Some recyclers have been critical of IFCO pointing to its ability to right off massive amount of debt as a key to its ability to be competitive in the market and drive down prices. While this may have helped IFCO in the past, it will not be a strategy the company can use
in the future.
As the largest recycler in the country, IFCO has its share of supporters and critics. It has a reputation for being extremely cost competitive in some areas of the country. Mike Hachtman, IFCO’s vice president of sales said, “IFCO represents only 10% of the total pallet recycling industry…our ability to move prices in any market is exaggerated.”
Asked about IFCO’s role in purchasing white pallets from CHEP, Dave replied, “We’ve participated in purchasing white pallets from Wal-Mart through Propak. We have a relationship with CHEP, as any recycler might.
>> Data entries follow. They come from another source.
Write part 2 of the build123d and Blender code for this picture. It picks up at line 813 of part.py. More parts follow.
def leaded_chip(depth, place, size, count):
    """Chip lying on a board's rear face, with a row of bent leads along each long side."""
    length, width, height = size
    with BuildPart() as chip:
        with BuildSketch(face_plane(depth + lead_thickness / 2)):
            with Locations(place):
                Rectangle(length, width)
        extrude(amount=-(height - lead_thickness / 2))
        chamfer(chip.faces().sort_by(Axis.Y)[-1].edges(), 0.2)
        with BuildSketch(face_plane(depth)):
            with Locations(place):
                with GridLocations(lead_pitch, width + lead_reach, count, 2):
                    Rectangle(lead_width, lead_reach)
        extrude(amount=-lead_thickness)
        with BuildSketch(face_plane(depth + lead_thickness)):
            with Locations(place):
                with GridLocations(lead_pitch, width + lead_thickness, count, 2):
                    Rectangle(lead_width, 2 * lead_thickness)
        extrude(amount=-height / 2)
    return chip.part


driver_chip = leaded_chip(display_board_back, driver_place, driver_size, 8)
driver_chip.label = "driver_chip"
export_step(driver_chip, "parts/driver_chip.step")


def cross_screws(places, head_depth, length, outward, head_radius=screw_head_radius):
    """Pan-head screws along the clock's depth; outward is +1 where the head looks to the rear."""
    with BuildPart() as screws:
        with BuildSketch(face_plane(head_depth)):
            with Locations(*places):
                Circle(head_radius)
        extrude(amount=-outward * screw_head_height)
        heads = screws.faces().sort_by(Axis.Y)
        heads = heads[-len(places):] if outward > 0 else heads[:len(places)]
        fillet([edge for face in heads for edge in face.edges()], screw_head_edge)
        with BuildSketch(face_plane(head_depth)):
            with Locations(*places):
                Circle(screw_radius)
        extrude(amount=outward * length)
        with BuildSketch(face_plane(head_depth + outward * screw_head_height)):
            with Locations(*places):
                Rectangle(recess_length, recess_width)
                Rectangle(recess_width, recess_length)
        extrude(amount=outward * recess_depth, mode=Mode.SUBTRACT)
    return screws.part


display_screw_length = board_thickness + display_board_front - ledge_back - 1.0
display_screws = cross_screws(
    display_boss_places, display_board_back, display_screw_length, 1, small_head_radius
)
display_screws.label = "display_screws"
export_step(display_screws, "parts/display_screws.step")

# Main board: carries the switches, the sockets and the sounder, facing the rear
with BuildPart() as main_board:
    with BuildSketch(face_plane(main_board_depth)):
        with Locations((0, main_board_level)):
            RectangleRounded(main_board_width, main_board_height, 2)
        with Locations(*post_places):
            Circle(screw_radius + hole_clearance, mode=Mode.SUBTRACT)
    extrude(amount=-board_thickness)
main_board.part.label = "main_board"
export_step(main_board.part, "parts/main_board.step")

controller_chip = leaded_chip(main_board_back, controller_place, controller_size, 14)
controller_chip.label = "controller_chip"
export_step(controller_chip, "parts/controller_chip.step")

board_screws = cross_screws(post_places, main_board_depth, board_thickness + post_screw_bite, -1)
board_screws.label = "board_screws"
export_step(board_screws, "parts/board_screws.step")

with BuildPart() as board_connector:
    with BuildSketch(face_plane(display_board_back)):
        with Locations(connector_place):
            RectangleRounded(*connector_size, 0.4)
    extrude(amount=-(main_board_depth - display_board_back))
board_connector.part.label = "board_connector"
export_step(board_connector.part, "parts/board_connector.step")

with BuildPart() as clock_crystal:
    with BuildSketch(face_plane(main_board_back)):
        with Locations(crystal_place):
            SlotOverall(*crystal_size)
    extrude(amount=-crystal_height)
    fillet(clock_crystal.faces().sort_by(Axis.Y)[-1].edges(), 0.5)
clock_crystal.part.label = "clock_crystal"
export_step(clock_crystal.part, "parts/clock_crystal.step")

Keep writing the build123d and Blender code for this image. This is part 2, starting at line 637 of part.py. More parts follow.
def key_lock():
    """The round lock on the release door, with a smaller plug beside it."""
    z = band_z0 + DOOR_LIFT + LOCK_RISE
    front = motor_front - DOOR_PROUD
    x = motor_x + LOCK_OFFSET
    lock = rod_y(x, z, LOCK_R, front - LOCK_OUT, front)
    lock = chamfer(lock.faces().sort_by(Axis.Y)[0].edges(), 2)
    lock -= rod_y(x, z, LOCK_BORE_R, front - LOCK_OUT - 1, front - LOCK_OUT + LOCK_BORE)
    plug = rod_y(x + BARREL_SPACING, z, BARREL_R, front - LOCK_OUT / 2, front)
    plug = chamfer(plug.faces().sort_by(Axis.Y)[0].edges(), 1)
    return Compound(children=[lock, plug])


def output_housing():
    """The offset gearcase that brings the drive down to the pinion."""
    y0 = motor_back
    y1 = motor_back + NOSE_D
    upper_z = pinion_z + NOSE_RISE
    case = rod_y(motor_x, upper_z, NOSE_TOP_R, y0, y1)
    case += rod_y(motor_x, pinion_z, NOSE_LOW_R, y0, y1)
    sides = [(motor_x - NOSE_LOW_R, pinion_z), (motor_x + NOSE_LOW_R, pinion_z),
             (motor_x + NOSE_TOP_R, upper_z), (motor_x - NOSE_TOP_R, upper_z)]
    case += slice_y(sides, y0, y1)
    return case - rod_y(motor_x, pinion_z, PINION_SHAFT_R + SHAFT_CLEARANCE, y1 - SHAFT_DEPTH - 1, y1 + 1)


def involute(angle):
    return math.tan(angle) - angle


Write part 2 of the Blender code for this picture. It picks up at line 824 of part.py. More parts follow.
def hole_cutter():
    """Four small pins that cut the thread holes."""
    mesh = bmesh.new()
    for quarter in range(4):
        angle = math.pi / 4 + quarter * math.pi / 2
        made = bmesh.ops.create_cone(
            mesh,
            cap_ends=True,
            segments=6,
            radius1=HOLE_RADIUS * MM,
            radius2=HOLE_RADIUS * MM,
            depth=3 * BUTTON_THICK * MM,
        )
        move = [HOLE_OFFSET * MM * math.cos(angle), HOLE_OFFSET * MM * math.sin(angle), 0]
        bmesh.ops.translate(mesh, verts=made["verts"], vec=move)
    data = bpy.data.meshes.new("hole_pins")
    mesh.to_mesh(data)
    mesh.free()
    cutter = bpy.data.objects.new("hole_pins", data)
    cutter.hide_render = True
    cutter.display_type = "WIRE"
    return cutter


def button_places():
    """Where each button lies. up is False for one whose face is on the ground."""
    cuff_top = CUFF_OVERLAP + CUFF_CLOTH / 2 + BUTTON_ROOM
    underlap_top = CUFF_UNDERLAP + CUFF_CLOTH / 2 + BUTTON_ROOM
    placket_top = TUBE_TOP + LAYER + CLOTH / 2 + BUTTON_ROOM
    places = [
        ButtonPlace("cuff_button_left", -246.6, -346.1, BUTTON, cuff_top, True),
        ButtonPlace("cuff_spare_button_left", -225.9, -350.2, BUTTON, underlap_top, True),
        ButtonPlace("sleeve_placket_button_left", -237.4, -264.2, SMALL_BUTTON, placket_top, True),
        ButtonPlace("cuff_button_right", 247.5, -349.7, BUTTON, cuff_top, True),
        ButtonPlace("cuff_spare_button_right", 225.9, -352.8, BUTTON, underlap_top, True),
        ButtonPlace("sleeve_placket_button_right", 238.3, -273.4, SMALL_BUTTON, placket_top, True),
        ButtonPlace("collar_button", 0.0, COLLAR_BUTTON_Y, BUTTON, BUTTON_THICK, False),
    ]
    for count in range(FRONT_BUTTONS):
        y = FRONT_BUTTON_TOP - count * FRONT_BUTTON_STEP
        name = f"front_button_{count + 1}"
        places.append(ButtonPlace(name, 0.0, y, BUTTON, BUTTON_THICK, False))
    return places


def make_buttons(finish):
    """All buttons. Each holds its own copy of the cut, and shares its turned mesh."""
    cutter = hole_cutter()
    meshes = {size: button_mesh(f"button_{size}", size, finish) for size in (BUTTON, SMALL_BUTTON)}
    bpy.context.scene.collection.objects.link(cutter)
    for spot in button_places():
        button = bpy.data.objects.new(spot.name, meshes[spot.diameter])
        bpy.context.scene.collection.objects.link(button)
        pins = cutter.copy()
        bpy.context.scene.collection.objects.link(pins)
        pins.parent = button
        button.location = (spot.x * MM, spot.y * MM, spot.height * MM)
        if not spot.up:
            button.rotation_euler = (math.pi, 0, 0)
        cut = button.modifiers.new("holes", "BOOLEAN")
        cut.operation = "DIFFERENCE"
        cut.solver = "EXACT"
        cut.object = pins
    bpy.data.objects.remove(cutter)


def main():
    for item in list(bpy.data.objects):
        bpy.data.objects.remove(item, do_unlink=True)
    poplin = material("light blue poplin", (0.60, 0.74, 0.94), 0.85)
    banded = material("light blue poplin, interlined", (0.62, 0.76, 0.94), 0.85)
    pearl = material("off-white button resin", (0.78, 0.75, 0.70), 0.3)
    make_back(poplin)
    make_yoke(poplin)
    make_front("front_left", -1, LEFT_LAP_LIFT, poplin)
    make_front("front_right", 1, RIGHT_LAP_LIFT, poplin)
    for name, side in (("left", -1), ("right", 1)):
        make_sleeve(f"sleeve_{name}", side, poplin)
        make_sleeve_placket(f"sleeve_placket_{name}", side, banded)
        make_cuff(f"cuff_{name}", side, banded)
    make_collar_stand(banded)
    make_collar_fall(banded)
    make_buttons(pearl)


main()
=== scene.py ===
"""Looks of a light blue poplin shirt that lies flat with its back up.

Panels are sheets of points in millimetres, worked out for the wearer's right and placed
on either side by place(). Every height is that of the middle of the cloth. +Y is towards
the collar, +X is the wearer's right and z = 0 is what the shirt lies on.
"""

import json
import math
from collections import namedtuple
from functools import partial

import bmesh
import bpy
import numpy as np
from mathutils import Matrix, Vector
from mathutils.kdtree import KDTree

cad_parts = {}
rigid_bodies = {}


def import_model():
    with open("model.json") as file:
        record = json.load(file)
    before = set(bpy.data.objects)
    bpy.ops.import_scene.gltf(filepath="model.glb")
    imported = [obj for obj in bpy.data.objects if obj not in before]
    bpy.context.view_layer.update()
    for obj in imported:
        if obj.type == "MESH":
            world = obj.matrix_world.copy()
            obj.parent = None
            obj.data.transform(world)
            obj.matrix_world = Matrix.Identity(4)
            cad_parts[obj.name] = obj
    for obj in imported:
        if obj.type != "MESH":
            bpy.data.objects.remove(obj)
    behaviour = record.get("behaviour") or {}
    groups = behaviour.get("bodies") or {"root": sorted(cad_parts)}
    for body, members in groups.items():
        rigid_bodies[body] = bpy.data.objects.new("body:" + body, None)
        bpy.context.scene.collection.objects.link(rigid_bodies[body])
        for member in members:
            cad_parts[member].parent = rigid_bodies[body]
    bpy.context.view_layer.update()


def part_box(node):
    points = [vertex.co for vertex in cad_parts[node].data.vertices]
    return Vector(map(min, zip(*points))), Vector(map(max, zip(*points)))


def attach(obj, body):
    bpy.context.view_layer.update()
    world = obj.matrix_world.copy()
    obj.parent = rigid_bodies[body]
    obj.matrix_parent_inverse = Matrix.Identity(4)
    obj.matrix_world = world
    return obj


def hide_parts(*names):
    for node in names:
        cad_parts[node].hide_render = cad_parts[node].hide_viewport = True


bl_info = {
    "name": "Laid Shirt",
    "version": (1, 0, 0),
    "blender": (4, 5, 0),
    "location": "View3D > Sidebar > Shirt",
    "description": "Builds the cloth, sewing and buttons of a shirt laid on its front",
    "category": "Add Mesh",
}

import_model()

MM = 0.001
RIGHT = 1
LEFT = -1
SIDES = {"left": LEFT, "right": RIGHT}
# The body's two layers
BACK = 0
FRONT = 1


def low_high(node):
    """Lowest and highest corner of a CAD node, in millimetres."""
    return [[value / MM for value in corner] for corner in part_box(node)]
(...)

We work with CHEP in the area of supply (white wood acquisition) as well as in asset recovery (blue pallet return).
Mike said, “Wal-Mart remains the largest single source of pallets for the market.” As CHEP has restructured its sales of white wood pallets, Mike said that IFCO has lost very little of the total core volume from CHEP customers. Losses in one part of the country have been offset by gains in other locations.
Mike pointed out that white pallet cores coming through Wal-Mart makeup less than 25% of IFCO’s total core supply. “Our core supply is rather diverse when you look across the entire country,” he said.
A concern for IFCO has been the pressures of being a public company in a business largely dominated by independent entrepreneurs. “The public (ownership) model is working for us,” Dave concluded. About 50% of IFCO revenue is generated from renting reusable plastic containers or RPCs. “We developed a great model in
“We are concentrating on national opportunities,” Dave reiterated. “We think there is a gap in the market that needs a national pallet provider, and that’s where we’re at. We want to be a professional leader that people can depend on.”